Help us keep this a respectfully Foolish area! This is a place for our readers to discuss, debate, and learn more about the Foolish investing topic you read about above. Help us keep it clean and safe. If you believe a comment is abusive or otherwise violates our Fool's Rules, please report it via the Report this Comment Report this Comment icon found on every comment.

  • Report this Comment On February 25, 2011, at 11:14 AM, earthlyskyfool wrote:

    Amazing how this yoku is getting hyped. Isn't there some profitable company with a better outlook(not pie in the sky like yoku) to write about?

  • Report this Comment On February 25, 2011, at 11:50 AM, SirLongalot wrote:

    hah! YOKU has never been profitable since its inception in 2006... it isn't "marginally profitable", they have negative gross margins!

    they are supposed to make a penny per share (or 1 million dollars) in 2013

    That is marginally profitable, and a long ways away too

    Baidu was extremely profitable before and after its IPO, thats why you saw the appreciation you did.

    Good luck getting the Chinese to pay for video content, when their culture is known for pirating things!

    Also, finally, good luck pumping your 40,000x forward earnings stock dude, you'll need it. You might want to get out before earnings on Monday though, this is nothing more than an "earnings runup". Take a look at a stock like Smith and Wesson SWHC to see how those work out (hint, usually followed by precipitous drops)

  • Report this Comment On February 25, 2011, at 3:02 PM, mzkitti wrote:

    About ...I would not get too excited about this one.

    People think it is another Amazon..then you have to remember

    Amazon and the very long way Amazon has come...

    If you can leave your money in Youku for a very long time

    then go for it.


  • Report this Comment On February 25, 2011, at 5:36 PM, locololo2 wrote:

    ^ is a video website, similar to Youtube.

    It is not the Amazon of China...

  • Report this Comment On February 25, 2011, at 8:20 PM, ZHD wrote:

    it's hard for YOKU to earn money because 1. it's revenue is about 35M and net loss about 25M. 2. people pay less than $1 to buy a pirated DVD. 3. if YOKU can earn money, big giants like Tecent, Baidu and Sohu will be in competition. Actually they're already in. it's really absurd that Yoku values $3.81B but Sohu only $3.11B, the latter is the second largest portal in China and one of fifth video sharing player.

  • Report this Comment On February 25, 2011, at 8:53 PM, Blueman1000 wrote:

    I believe that all of this hype about the Chinese market for so many internet based sites will fall flat on it's face along with each one of those Government controlled sites once the wall comes down and true freedom of speech comes to China. Chinese are going to overload Google to reasearch and locate information that the rest of the world has access to. They're human beings and they're going to want to experience what everyone else has been experiencing. Don't forget about the info pirates that are able to access Google, and Yahoo and other sites, I don't know what the underground numbers are but it could be huge, and I just believe that many people are setting themselves up for a huge fall.

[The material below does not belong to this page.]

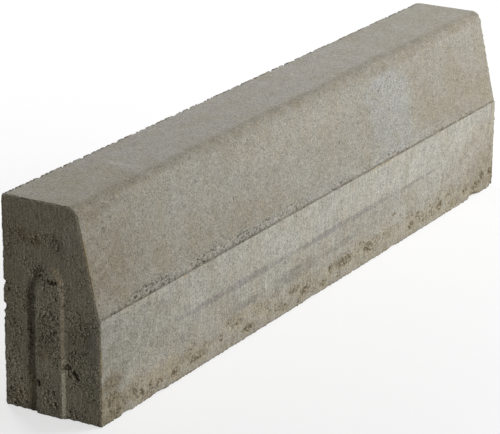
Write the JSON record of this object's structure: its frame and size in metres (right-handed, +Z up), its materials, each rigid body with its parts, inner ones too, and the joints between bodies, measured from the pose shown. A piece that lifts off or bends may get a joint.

    Once the Chinese government is overthrown and te 800 Million people (peasant farmers etc) demand a share of the pie, the social services that the other 300 Million (economically active) Chinese will find salaries cut due to tax increases to offer education and other social services and those persons will cut back on goods and services as well.

    China is not an economical miracle, it's a house of cards waiting to fall and "Great will be the fall thereof".

  • Report this Comment On February 28, 2011, at 11:07 AM, joroi wrote:

    I second what others have said about YOKU. I have similar reservations for NXPI, whose stock has doubled since Nov 2010 and fundamentals do not look promising.

    In summary, this article is really about long shots that have higher potential to lose you money than to help you make money. Look elsewhere.